In this way, we obtain a pricing elasticity \(\theta\) with confounding variables controlled. In the example of hotels, we are able to get the true elasticity with is_tourist_season controlled. The impact of the tourist season has been removed in Step 1 and Step 2.
Elasticity estimation in real world
In the real world, we usually face an even worse situation than the confounding effects, which is insufficient data. Usually, we take common strategies, such as regularization, ensemble learning, and cross-validation. There are more things we can do for elasticity estimation, actually.

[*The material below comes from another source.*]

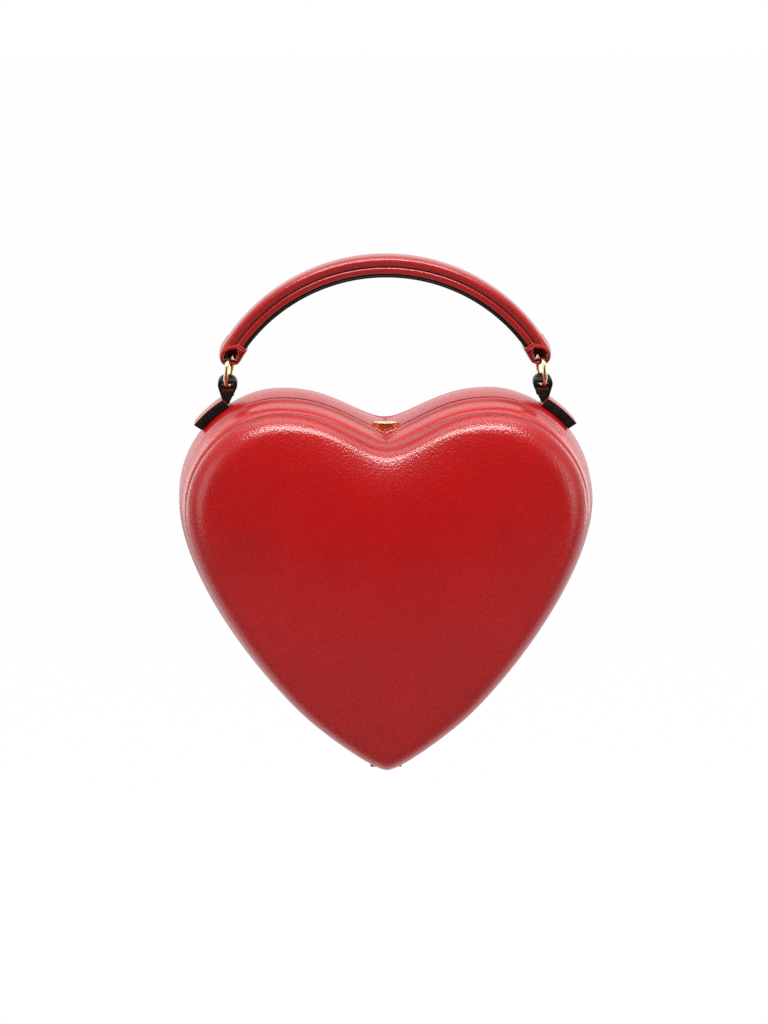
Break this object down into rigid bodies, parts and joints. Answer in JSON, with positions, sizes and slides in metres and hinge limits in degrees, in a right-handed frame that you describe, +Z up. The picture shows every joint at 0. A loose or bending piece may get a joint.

Suppose we are going to estimate the elasticity for a new product with only 1-week selling history. It is impossible to obtain a reliable elasticity with such limited data. But we have some similar products with long selling history. Using the data of similar products can partially solve the data insufficiency.
- The first strategy is to estimate the elasticities of those similar products and take the average or weighted average. The weights can be defined as the similarities between the new product and old products.
- If there are some product-level factors that can impact the elasticity of the product, \(X\), such as product color, we can fit all products together in a single model. We just need to induce them into the model by setting \(\theta = \theta(X) = X \dot \beta\), where \(X\) is the factors that impact the elasticity, and \(\beta\) is the corresponding coefficients. See this article [1] for the details.